Sí: hay distinciones sociales y sicológicos entre estos tipos de relaciones. Las relaciones lésbicas (que constituyen la mayoría de las uniones civiles del mismo sexo en el único estado donde tales uniones son legales, en Vermont) tienden a ser más monógamas que muchas relaciones heterosexuales. Y tienden a albergar más niños que las relaciones de homosexuales varones. Las relaciones de homosexuales varones tienden a ser menos monogámicas que sus contrapartidas lésbicas y heterosexuales. Las relaciones heterosexuales, por su parte, también cubren toda la gama: de la tradicional monogamia para toda la vida a casamientos en serie y divorcios múltiples, así como discretas aventuras por parte de muchos hombres y, en algunos casos, matrimonios explícitamente abiertos o, en algunas subculturas étnicas, matrimonios arreglados. En nuestro mundo multicultural, las diferencias entre un casamiento musulmán arreglado en un suburbio de Maryland y un tercer matrimonio en Tribeca entre gente de la generación de los baby boomers hay fácilmente tanta diferencia como la que hay entre las parejas gays y las heterosexuales. Y lo mismo digo de la diferencia entre una pareja del poder yuppie con múltiples departamentos y ningún hijo y una familia de diez personas en las Montañas Rocosas, donde los chicos no van a la escuela y se educan en el hogar. Una tal diversidad no nos conduce a hacer distinciones legales entre la validez de los casamientos implicados en cada caso. De hecho, la extraordinaria diversidad del contenido de los casamientos nos hace preocuparnos aún más para proveer alguna uniformidad social y legal que unifique y abarque a todo. Y una vez que se ha removido el criterio de la sodomía como la diferencia distintiva entre gays y heterosexuales, y entre casamiento y no casamiento, se puede ver qué arbitrarias son en realidad tanto las leyes de sodomía como las leyes que prohíben el casamiento homosexual.

Naturalmente, vivimos en un mundo donde es obvio que el pasado importa. La torturada historia de la persecución de los homosexuales, estructurada en torno de la profunda y a menudo histérica aversión a la sodomía, todavía se cierne sobre nosotros. Dicta patrones de pensamiento; nubla distinciones relevantes; puede continuar estigmatizando y marginando al “otro”, incluso cuando la razón originaria de la estigmatización ha sido hace ya mucho barrida por el tiempo. Pero la historia no es destino. Y la sinrazón no es una buena base para el derecho.

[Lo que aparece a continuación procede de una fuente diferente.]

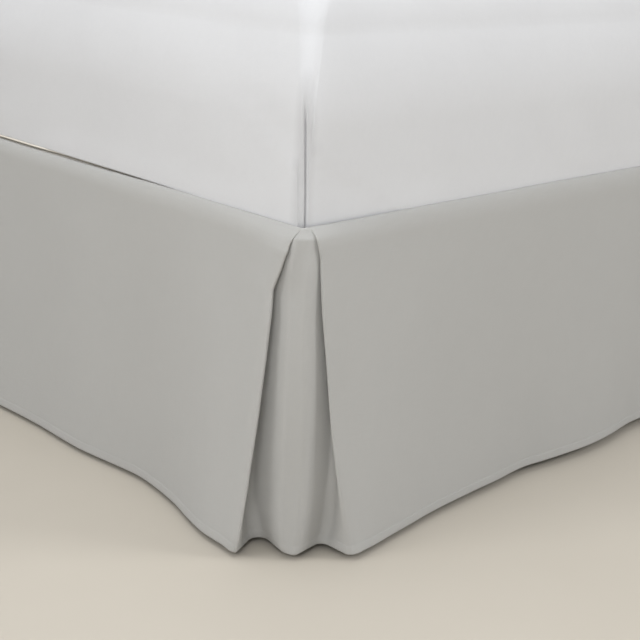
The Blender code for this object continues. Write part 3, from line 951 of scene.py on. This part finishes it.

Quizás este año verá finalmente que la Suprema Corte de los Estados Unidos afirme, en realidad no el poder del miedo heredado sino que la discriminación heredada no tiene lógica. Quizás encontrará un modo, como lo hecho en el pasado con otras personas margina-das, para liberar a una clase íntegra de personas no solamente de la mancha de una persecución oscura y dolorosa sino abrir la posibilidad de un futuro más humano: darle al deseo humano significado, darle estructura al amor homosexual, y dar al sexo para todos nosotros la libertad y la dignidad que se les ha negado por tanto tiempo.